The exercise works like this: imagine it is twelve months into the future. The project, decision, or initiative you are about to launch has failed — completely and catastrophically. Not a partial failure, not a minor setback. A full, unambiguous disaster. Now write down every specific reason you can think of for why it failed.

I run a premortem before every significant decision I make now. Before signing a contract. Before starting a major project. Before making a large investment. Before any commitment that is difficult to reverse.

The results are consistently surprising. In the optimistic, forward-facing mode of planning, I reliably miss three or four critical failure modes that appear immediately the moment I force myself to imagine total failure. Those failure modes are almost always real — real risks, real dependencies, real assumptions I was making without acknowledging them.

How to run a premortem in 10 minutes

Step 1. Clearly state the decision, project, or plan you are about to commit to.

Step 2. Write this sentence at the top of a blank page: “It is 12 months from now. This has failed completely. What happened?”

Step 3. Set a timer for 8 minutes. Write every plausible reason for failure you can think of — no filtering, no optimism. Include things that feel embarrassing or unlikely.

Step 4. Review the list. Any item that appears there is a risk that deserves a mitigation plan before you begin.

Read also: Cracking the Sales Management Code for Predictable Revenue

A step-by-step framework to invert any problem today

Here is the exact process I use when applying inversion to any meaningful problem or goal. The whole exercise takes fifteen to twenty minutes and consistently produces more useful output than hours of conventional planning.

  1. State your goal in one clear sentence Vague goals produce vague inversions. Get specific. Not “I want to be healthier” but “I want to exercise four times per week consistently for six months.” The more precise the goal, the more precise the inversion.
  2. Write the inverse question Take your goal statement and flip it. “What behaviors, conditions, or habits would guarantee I completely fail to [goal]?” Write this at the top of a fresh page. Read it out loud if it helps. Commit fully to the inverted frame.
  3. Brainstorm failure conditions without filtering Set a timer for 10 minutes and write every answer you can think of. Include the obvious ones, the embarrassing ones, the ones that feel too simple. Aim for at least 15 items. Quantity over quality at this stage — you are surfacing everything, not curating.
  4. Identify which failure conditions are currently present in your life Go through your list and mark every item that is, in some form, already true right now. These are active blockers — things that are already working against your goal even if you haven’t named them.
  5. Prioritize and eliminate the top three Pick the three marked items that would have the greatest negative impact on your goal. These become your immediate focus — not what to add, but what to remove. Design your environment, schedule, or behavior specifically to eliminate these three conditions.
  6. Use the remaining list as an ongoing risk register Keep the full list somewhere visible. As you make progress, the failure conditions that are most relevant to your current phase will shift. Review it monthly and re-prioritize. Inversion is not a one-time exercise — it is a habit of looking backwards regularly to check what is creeping into your blind spots.
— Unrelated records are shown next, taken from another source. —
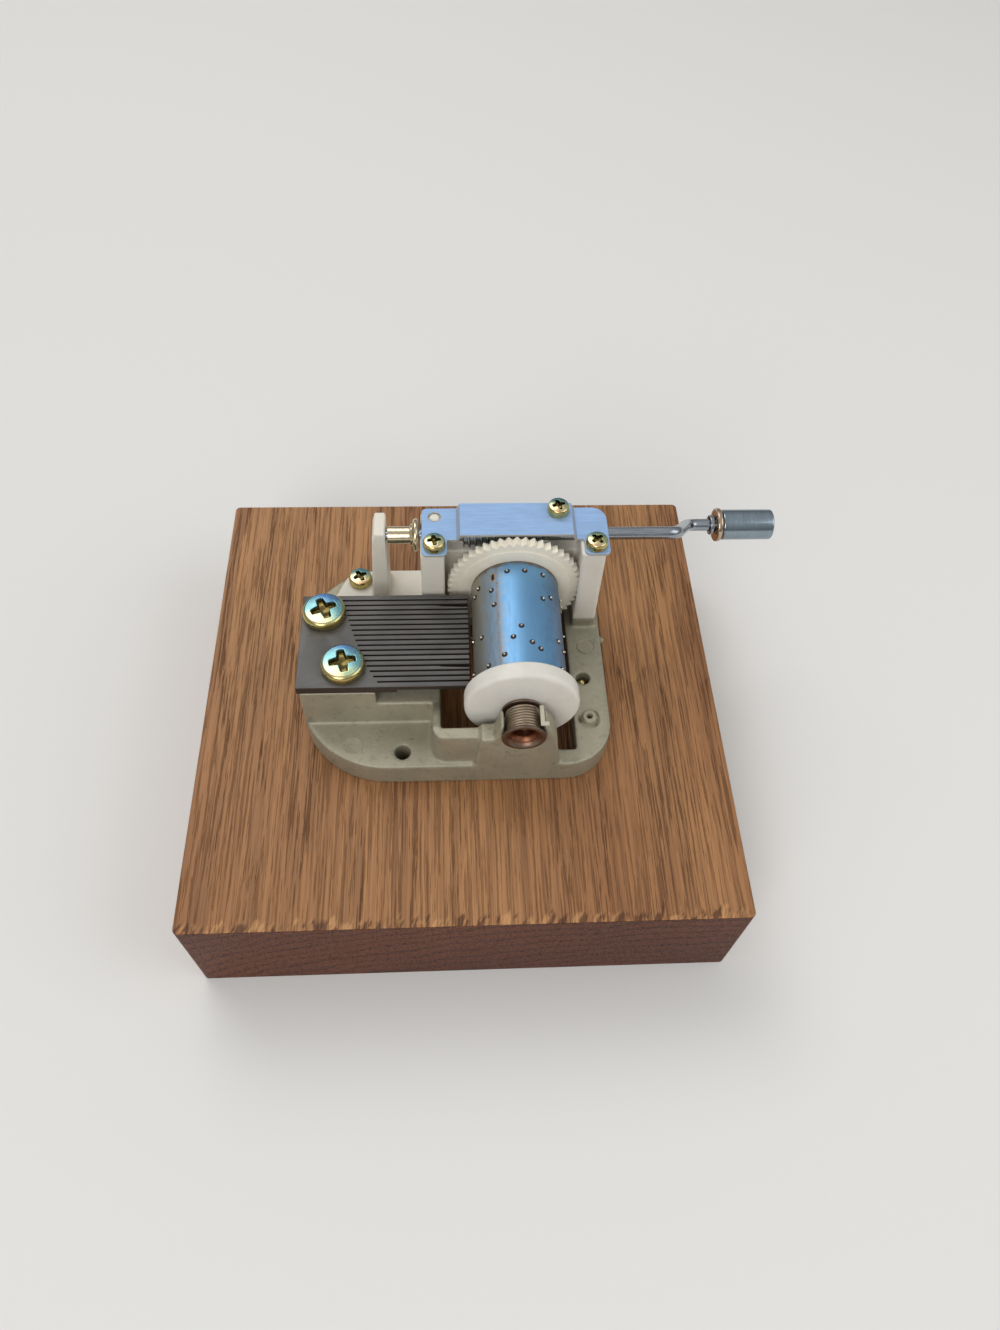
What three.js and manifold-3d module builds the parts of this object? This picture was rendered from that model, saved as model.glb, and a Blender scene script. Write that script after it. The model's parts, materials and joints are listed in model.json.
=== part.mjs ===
// A hand-cranked comb music movement on an oak block.
// Millimetres, +Z up. The origin is the middle of the block's underside; the crank lies along +X
// and the drum along Y, with its open end towards -Y. The movement's own heights start at the
// block's top.
import * as THREE from "three";
import { mergeGeometries, mergeVertices } from "three/addons/utils/BufferGeometryUtils.js";
import Module from "manifold-3d";

const wasm = await Module();
wasm.setup();

// Fits shared by all pieces
const runningGap = 0.3; // between a turning piece and what it turns in
const seatGap = 0.3; // round a screw or a pin in its hole
const sideGap = 0.4; // beside gear and posts
const overrun = 1; // how far a cut passes the surface it opens
const sink = 0.3; // how deep a joined rib or pin sinks into its carrier

// Oak block
const block = { width: 88, depth: 86, height: 22.3, edgeRadius: 0.9 };

// Pinned cylinder, its axis along Y, with a slit near its back end
const drum = { x: 8.85, z: 15, radius: 7.3, wall: 0.5, front: -11.25, length: 20.75 };
const pin = { radius: 0.24, height: 0.4, count: 48, tipShare: 0.7 };
const slit = { width: 0.5, length: 1.5, fromBack: 1.7, lean: 32.6 * THREE.MathUtils.DEG2RAD };

// The tune: how the pins wander along the comb and off the beat, in radians for each pin and in shares
const melody = { step: 1.7, sway: 2, swayStep: 0.37, reachShare: 0.48, beatStep: 2.1, beatShare: 0.35 };

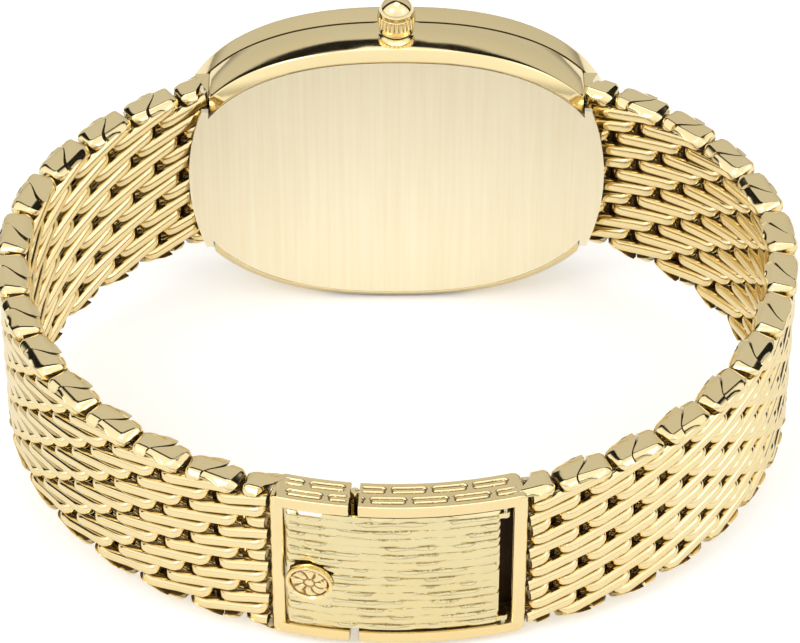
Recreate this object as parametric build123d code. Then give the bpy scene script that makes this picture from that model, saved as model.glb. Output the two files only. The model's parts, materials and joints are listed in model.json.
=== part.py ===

Read also: What “Mastering Private Equity” Taught Me About How Capital Really Moves

When inversion goes wrong — and how to avoid it

I want to be honest about the failure modes of this technique itself — which is, fittingly, its own kind of inversion.
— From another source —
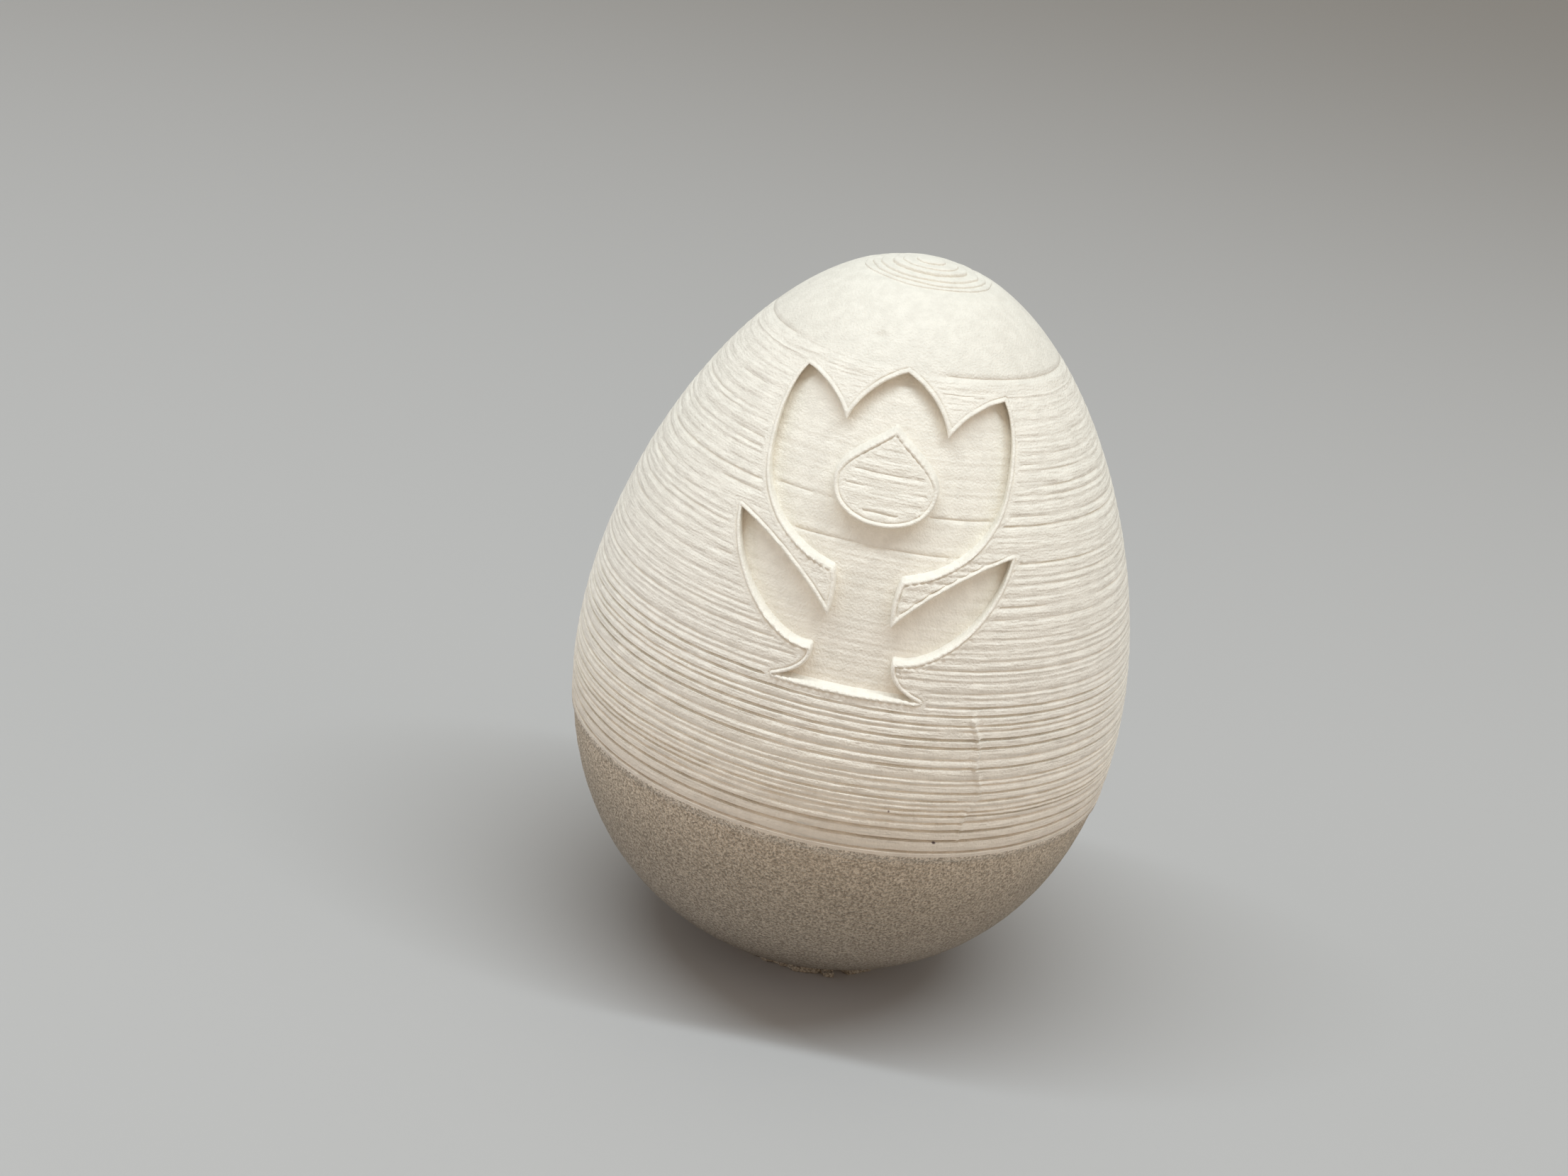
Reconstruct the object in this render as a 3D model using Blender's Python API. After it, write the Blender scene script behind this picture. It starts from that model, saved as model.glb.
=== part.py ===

Using it to justify inaction

The most common misuse I have seen — and committed — is treating the output of an inversion exercise as a reason not to act. You identify thirty ways a business could fail and conclude: “See, this is too risky.” But that is not what the exercise is for. The failure conditions are not a verdict; they are a map. The appropriate response is not abandonment, it is mitigation.

Inversion answers the question: “What do I need to address before I proceed?” not “Should I proceed at all?”

Generating failure modes without acting on them

There is a version of this exercise that is pure intellectual entertainment — you generate a beautifully comprehensive list of failure conditions, feel smart for having thought of them, and then proceed exactly as you would have anyway. The value of inversion lives entirely in the actions that follow the list. A risk you have identified but not mitigated is still a risk.

Inverting the wrong problem

Inversion is most powerful when applied to goals and decisions. It is less useful — and can be actively misleading — when applied to beliefs or identity. Asking “how would I guarantee I’m wrong about this belief?” is valuable; asking “how would I guarantee I’m a bad person?” is not an inversion exercise, it is a cognitive spiral. Use the tool on problems, not on yourself.

The rule I follow

Every inversion exercise must end with at least one concrete, scheduled action — something I will do differently based on what I found. If I close the notebook without that, the exercise was philosophy, not problem solving.

Thinking backwards is only powerful if it changes what you do moving forward.

Conclusion: the most useful question has a minus sign in front of it

There is a peculiar kind of intellectual freedom in asking how to fail. It feels transgressive — counterintuitive in a world that endlessly tells us to visualize success, set positive intentions, and focus on what we want.

But I have found, repeatedly, that the negative question is the more honest one. It bypasses the optimism that obscures real obstacles. It engages the brain’s threat-detection machinery in a productive direction. It produces specific, actionable answers where the forward question produces vague inspiration.

Charlie Munger built one of the greatest investment track records in history, in part, by obsessively asking what made businesses fail and then systematically avoiding those companies. He was not pessimistic about the world — he was precise about risk. Inversion was how he stayed precise.

You do not have to be building a billion-dollar portfolio to use this. The writing habit I unlocked. The project risks I caught before they materialized. The failure conditions I named and removed — none of those required a sophisticated framework or an advanced degree.

They required one question, asked in the wrong direction, at the right time.

Take one goal you are currently stuck on. Write the inverse question at the top of a blank page. Set a timer for ten minutes.

See what you have been doing to yourself without knowing it.